Here too, results from the memoryless section apply, but with two caveats. First, we may not use as large a sample size \(T\) as we want. \(T\) has to be large enough that we may achieve low-variance estimates, yet small enough that the path used for training only contains the prevailing local dynamics. Second, all estimates from the memoryless section should only be considered valid in a limited time window following the last training timestamp [*], and should be regenerated with new data on a rolling basis.

II - Choosing the Window Size

It is important to note that \(q\) is only a function of the length \(T\) of the path we use for training.
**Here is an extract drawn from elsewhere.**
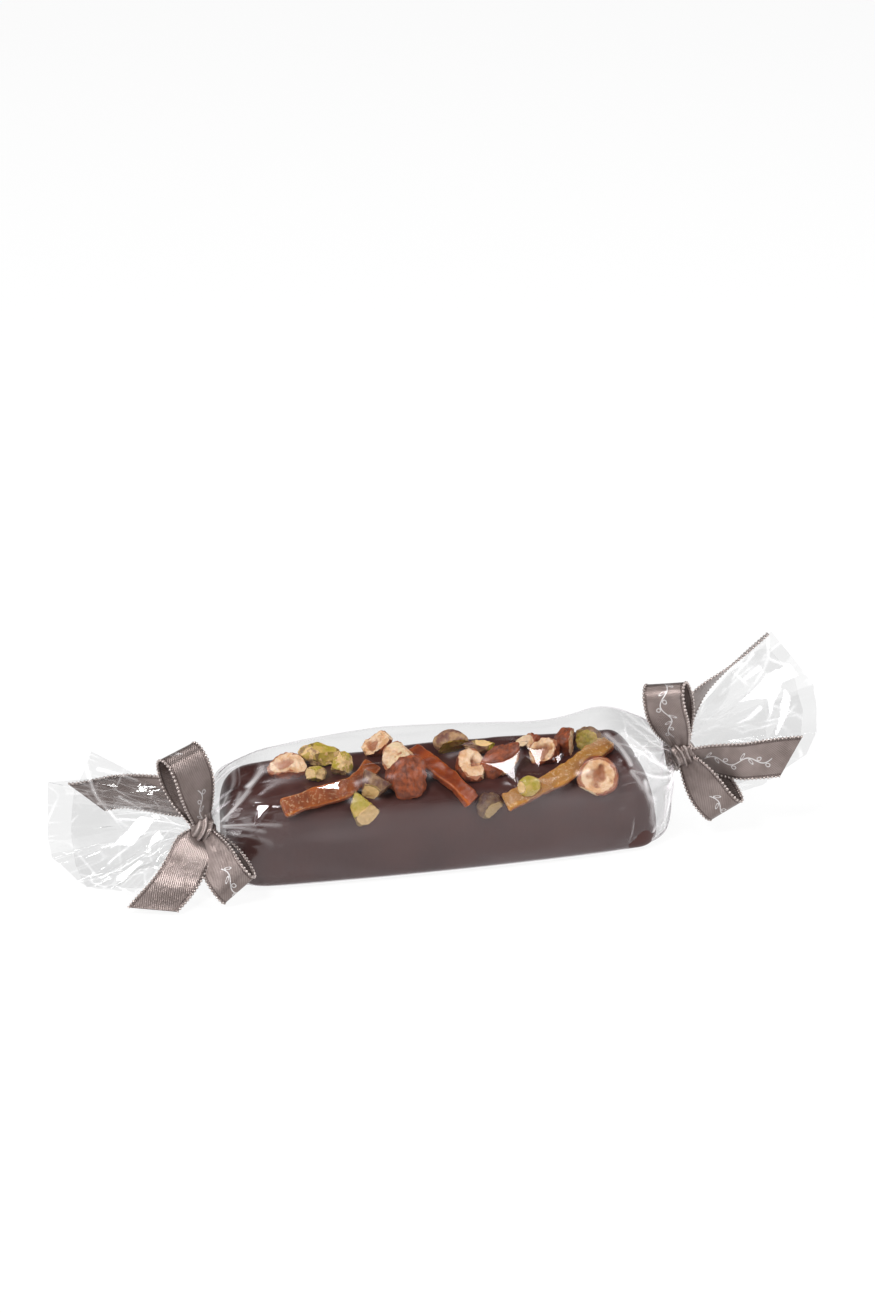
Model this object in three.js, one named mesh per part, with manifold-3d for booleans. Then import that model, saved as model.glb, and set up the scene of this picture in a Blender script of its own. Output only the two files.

It is not necessarily chosen so that all lags are relevant. For a given choice of \(q\), we will have \(m=T-q\) distinct samples and an even smaller effective sample size \(n<m\), [] which in turn affects the variability of the estimated solution to the maximum-entropy copula problem [1].

As a rule of thumb, we need about 200 i.i.d. samples per input dimension to solve the maximum-entropy dual problem. Assuming a conservative ratio \(n/m\), we may estimate the minimum sample size \(T_j\) required for \(q=j\), and choose \(q\) to be the largest \(j\) for which \(T>T_j\).

Once \(q\) is chosen, section 2 - Variable Selection Analysis can be used to determine which lags are actually insightful and should be included in your predictive model.

References

1

Kom Samo, Y.-L., Inductive Mutual Information Estimation: A Convex Maximum-Entropy Copula Approach. Proceedings of the 24th International Conference on Artificial Intelligence and Statistics (AISTATS) 2021, San Diego, California, USA. PMLR: Volume 130.

Footnotes

*

Of size not exceeding \(T\).

Given the time series memory.